The question of national identity and national specificity has virtually crushed the life out of Australian literature, and sentenced it to a kind of kitsch inherited from colonial print-culture. The cultural and physical mobility of the characters in Subtopia simply embodies the sense that our identities don’t have to be formed by the ‘national space’. In the novel, for instance, Ulrike Meinhof is a more important affective presence than anyone or anything Australian.

7. Are novels such as yours and Tsiolkas’ providing a new way of looking at Australia in a more global context?

Both novels are concerned, at some level, with global experience. Global political and economic relations are increasingly defining the ways in which people are empowered and disenfranchised, protected and threatened. The national obsessions of Australian literature run the risk of screening that out. There’s something regressive in that, I think. Both novels assume a global, cosmopolitan context for identity formation, not a national one.

8. The Berlin that Julian encounters is perhaps not quiet what he had expected and in many ways his disappointment is reflected in the fate of the character of Martin. What is it about the character of Martin and the city of Berlin that attracts Julian?

Julian is attracted to the dissident element in Martin. In a way the West Berlin of the late sixties and early seventies, in which left-wing activism spilt over into armed resistance, embodies a sense of dissidence as well, though obviously in a very different register. The novel’s movement from Melbourne to Berlin is partly about an interest in this fantasy of a radical, politicized city that is sharply juxtaposed to suburbia.

9. Julian worries about his life ‘settling into one of those redemptive, coming-of-age narratives in which a fuck-up protagonist finally accepts his mediocrity and succumbs to the reality principle’. Does Subtopia offer more hope than this for Julian?

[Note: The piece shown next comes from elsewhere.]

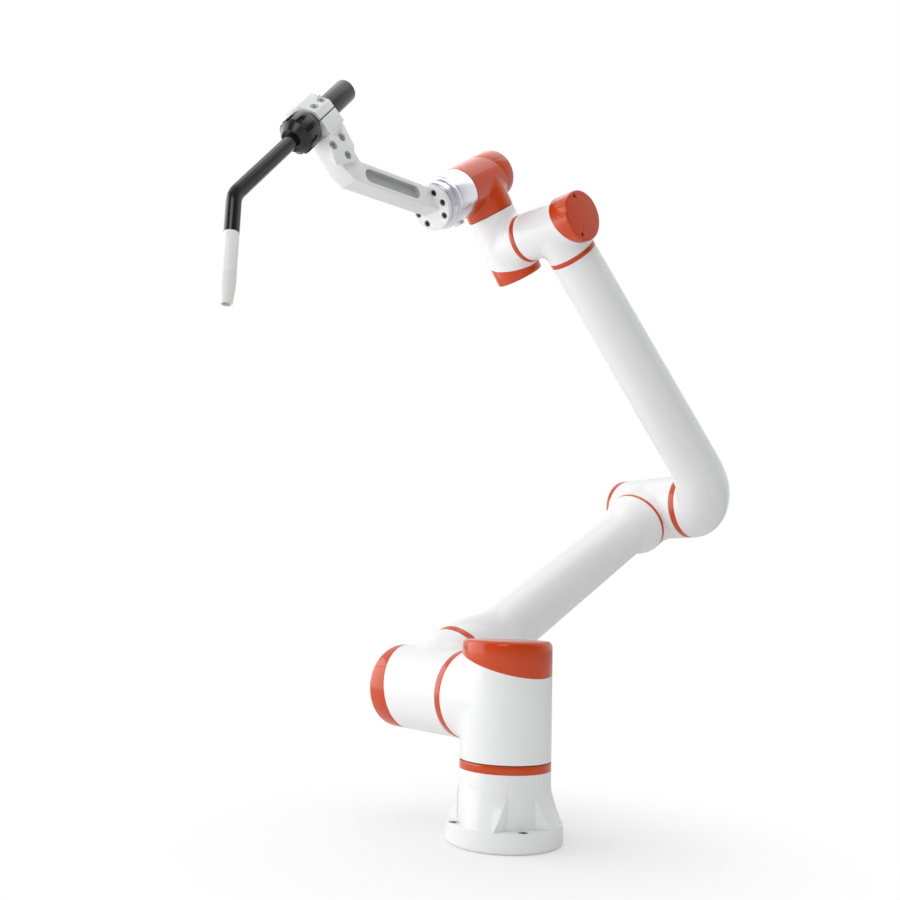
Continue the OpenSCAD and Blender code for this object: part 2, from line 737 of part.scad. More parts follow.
base_casting();
base_ring();
base_output_disc();
shoulder_housing();
shoulder_cap();
shoulder_ring();
shoulder_output_disc();
upper_joint_housing();
upper_joint_cap();
upper_arm_lower_ring();
upper_arm_tube();
upper_arm_upper_ring();
elbow_housing();
elbow_cap();
elbow_output_disc();
elbow_ring();
forearm_tube();
forearm_ring();
wrist_1_housing();
wrist_1_cap();
wrist_1_output_disc();
wrist_2_ring();
wrist_2_housing();
wrist_2_cap();
wrist_2_output_disc();
wrist_3_housing();
wrist_3_cap();
wrist_3_output_disc();
tool_flange();
bracket_plate();
bracket_bar();
clamp_foot();
clamp_lower();
clamp_upper();
torch_body();
collet_nut();
torch_neck();
nozzle_sleeve();
gas_nozzle();
contact_tip();
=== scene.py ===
import math
import bmesh
import bpy
from mathutils import Matrix, Vector


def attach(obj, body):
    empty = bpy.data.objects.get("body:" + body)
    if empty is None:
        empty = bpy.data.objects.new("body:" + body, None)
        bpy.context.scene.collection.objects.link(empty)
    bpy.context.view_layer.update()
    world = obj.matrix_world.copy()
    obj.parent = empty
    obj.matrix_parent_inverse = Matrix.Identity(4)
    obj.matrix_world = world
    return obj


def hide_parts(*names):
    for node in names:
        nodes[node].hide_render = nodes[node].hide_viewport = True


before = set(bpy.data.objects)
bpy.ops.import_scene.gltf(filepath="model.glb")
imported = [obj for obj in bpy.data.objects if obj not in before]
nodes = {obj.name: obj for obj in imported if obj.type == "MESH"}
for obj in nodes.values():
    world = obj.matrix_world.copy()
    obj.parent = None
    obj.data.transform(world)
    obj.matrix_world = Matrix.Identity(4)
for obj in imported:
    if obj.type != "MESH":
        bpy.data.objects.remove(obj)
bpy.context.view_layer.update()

bpy.ops.object.select_all(action="DESELECT")


# Camera: a normal lens at the height of the shoulder, tilted up to take in the whole arm.
CAMERA_PLACE = (1.0799, 1.0951, 0.3599)
CAMERA_TURN, CAMERA_TILT, CAMERA_ROLL = 139.38, 10.2, 1.86
bpy.ops.object.camera_add()
camera = bpy.context.object
camera.name = "photo_camera"
camera.data.sensor_width = 36
camera.data.lens = 35.9
camera.data.clip_start = 0.05
camera.matrix_world = (Matrix.Translation(CAMERA_PLACE)
                       @ Matrix.Rotation(math.radians(CAMERA_TURN), 4, "Z")
                       @ Matrix.Rotation(math.radians(90 + CAMERA_TILT), 4, "X")
                       @ Matrix.Rotation(math.radians(CAMERA_ROLL), 4, "Z"))
bpy.context.scene.camera = camera


# Studio: a pale floor that fades into a white room, a large soft key from the camera's left and two weaker fills.
def linear(code):
    """An sRGB hex colour as linear RGBA."""
    channels = [int(code[i:i + 2], 16) / 255 for i in (1, 3, 5)]
    return (*[c / 12.92 if c < 0.04045 else ((c + 0.055) / 1.055) ** 2.4 for c in channels], 1)


def add_node(tree, kind, inputs=None, **settings):
    """One shader node with its settings. An input is a value, or a (node, output) pair that is linked to it."""
    node = tree.nodes.new(kind)
    for name, value in settings.items():
        setattr(node, name, value)
    for name, value in (inputs or {}).items():
        if isinstance(value, tuple) and isinstance(value[0], bpy.types.Node):
            tree.links.new(value[0].outputs[value[1]], node.inputs[name])
        else:
            node.inputs[name].default_value = value
    return node


world = bpy.data.worlds.new("white_room")
bpy.context.scene.world = world
world.use_nodes = True
tree = world.node_tree
tree.nodes.clear()
seen = add_node(tree, "ShaderNodeLightPath")
direct = add_node(tree, "ShaderNodeMath", {0: (seen, "Is Camera Ray"), 1: (seen, "Is Transmission Ray")}, operation="MAXIMUM")
heading = add_node(tree, "ShaderNodeTexCoord")
behind = add_node(tree, "ShaderNodeVectorMath", {0: (heading, "Generated"), 1: (-0.62, -0.7, 0.35)}, operation="DOT_PRODUCT")
wall = add_node(tree, "ShaderNodeMapRange", {"Value": (behind, "Value"), "From Min": -0.35, "From Max": 0.45, "To Min": 0.12},
                interpolation_type="SMOOTHSTEP")
mirrored = add_node(tree, "ShaderNodeBackground", {"Color": (1, 1, 1, 1), "Strength": (wall, "Result")})
room = add_node(tree, "ShaderNodeBackground", {"Color": linear("#F4F5F7"), "Strength": 0.52})
white_card = add_node(tree, "ShaderNodeBackground", {"Color": (1, 1, 1, 1), "Strength": 1.0})
gloss = add_node(tree, "ShaderNodeMixShader", {0: (seen, "Is Glossy Ray"), 1: (room, 0), 2: (mirrored, 0)})
mix = add_node(tree, "ShaderNodeMixShader", {0: (direct, 0), 1: (gloss, 0), 2: (white_card, 0)})
add_node(tree, "ShaderNodeOutputWorld", {"Surface": (mix, 0)})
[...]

I don’t think novels need be about hope in that restricted sense of things working out for the character. That’s one of the limp imperatives of mainstream fiction, in which character development almost always implies the movement towards a happy disposition at peace with the world. Subtopia’s conclusion avoids this. It is about absence, not optimism, though that negative impulse keeps the utopian alive as a possibility more emphatically than endings that try to be more obviously upbeat.